* **Written task**
Please quote every line word for word.
━━━
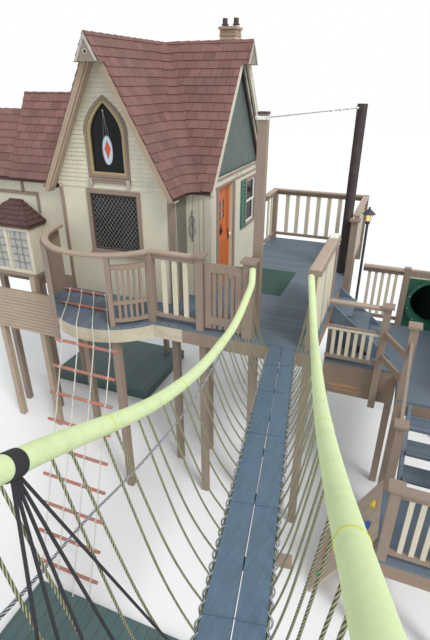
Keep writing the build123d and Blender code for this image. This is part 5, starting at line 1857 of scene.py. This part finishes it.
@dataclass
class Chimney:
    """A stack of stepped courses in two tans under a cap with two dark pots."""

    x: Pair = (-1.35, -1.11)
    y: Pair = (2.18, 2.42)
    base_z: float = 5.7
    top_z: float = 6.56
    course: float = 0.042
    joint: float = 0.002
    pots: Pair = (-1.315, -1.145)

    def build(self) -> None:
        """Builds the stack."""
        tan, light = [], []
        (x0, x1), (y0, y1) = self.x, self.y
        steps = int((self.top_z - self.base_z) / self.course)
        for i in range(steps):
            low = self.base_z + i * self.course
            last = i >= steps - 1
            out = 0.018 if last else 0.006 * (i % 2)
            corner, far = (x0 - out, y0 - out, low), (x1 + out, y1 + out, low + self.course - self.joint)
            box = block("course", corner, far, bevel=0.004)
            (light if i % 3 == 1 and not last else tan).append(box)
        whole("chimney_courses", tan, "chimney tan", "chimney_tan", replaces=["chimney"])
        whole("chimney_bands", light, "chimney light", "chimney_tan")
        pots = []
        y, top = (y0 + y1) / 2.0, self.top_z
        for x in self.pots:
            pots.append(disc("pot_base", 0.05, 0.02, sides=20, at=(x, y, top + 0.005)))
            stack = disc("pot", 0.036, 0.075, sides=20, bevel=0.004, at=(x, y, top + 0.05))
            mouth = disc("mouth", 0.026, 0.03, sides=20, at=(x, y, top + 0.085))
            pots.append(carve(stack, mouth))
        whole("chimney_pots", pots, "dark clay", "metal_dark")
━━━
* **Result below**
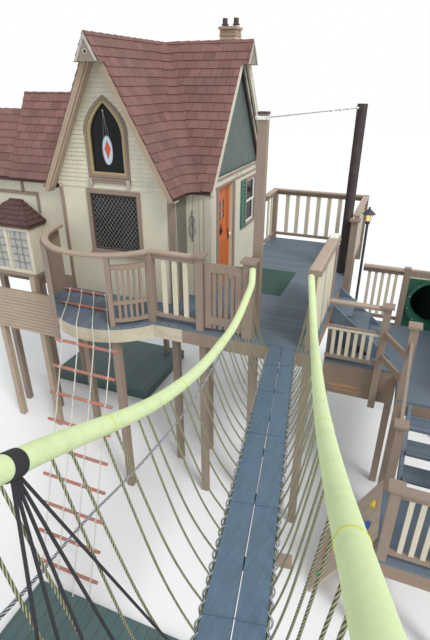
Keep writing the build123d and Blender code for this image. This is part 5, starting at line 1857 of scene.py. This part finishes it.
@dataclass
class Chimney:
    """A stack of stepped courses in two tans under a cap with two dark pots."""

    x: Pair = (-1.35, -1.11)
    y: Pair = (2.18, 2.42)
    base_z: float = 5.7
    top_z: float = 6.56
    course: float = 0.042
    joint: float = 0.002
    pots: Pair = (-1.315, -1.145)

    def build(self) -> None:
        """Builds the stack."""
        tan, light = [], []
        (x0, x1), (y0, y1) = self.x, self.y
        steps = int((self.top_z - self.base_z) / self.course)
        for i in range(steps):
            low = self.base_z + i * self.course
            last = i >= steps - 1
            out = 0.018 if last else 0.006 * (i % 2)
            corner, far = (x0 - out, y0 - out, low), (x1 + out, y1 + out, low + self.course - self.joint)
            box = block("course", corner, far, bevel=0.004)
            (light if i % 3 == 1 and not last else tan).append(box)
        whole("chimney_courses", tan, "chimney tan", "chimney_tan", replaces=["chimney"])
        whole("chimney_bands", light, "chimney light", "chimney_tan")
        pots = []
        y, top = (y0 + y1) / 2.0, self.top_z
        for x in self.pots:
            pots.append(disc("pot_base", 0.05, 0.02, sides=20, at=(x, y, top + 0.005)))
            stack = disc("pot", 0.036, 0.075, sides=20, bevel=0.004, at=(x, y, top + 0.05))
            mouth = disc("mouth", 0.026, 0.03, sides=20, at=(x, y, top + 0.085))
            pots.append(carve(stack, mouth))
        whole("chimney_pots", pots, "dark clay", "metal_dark")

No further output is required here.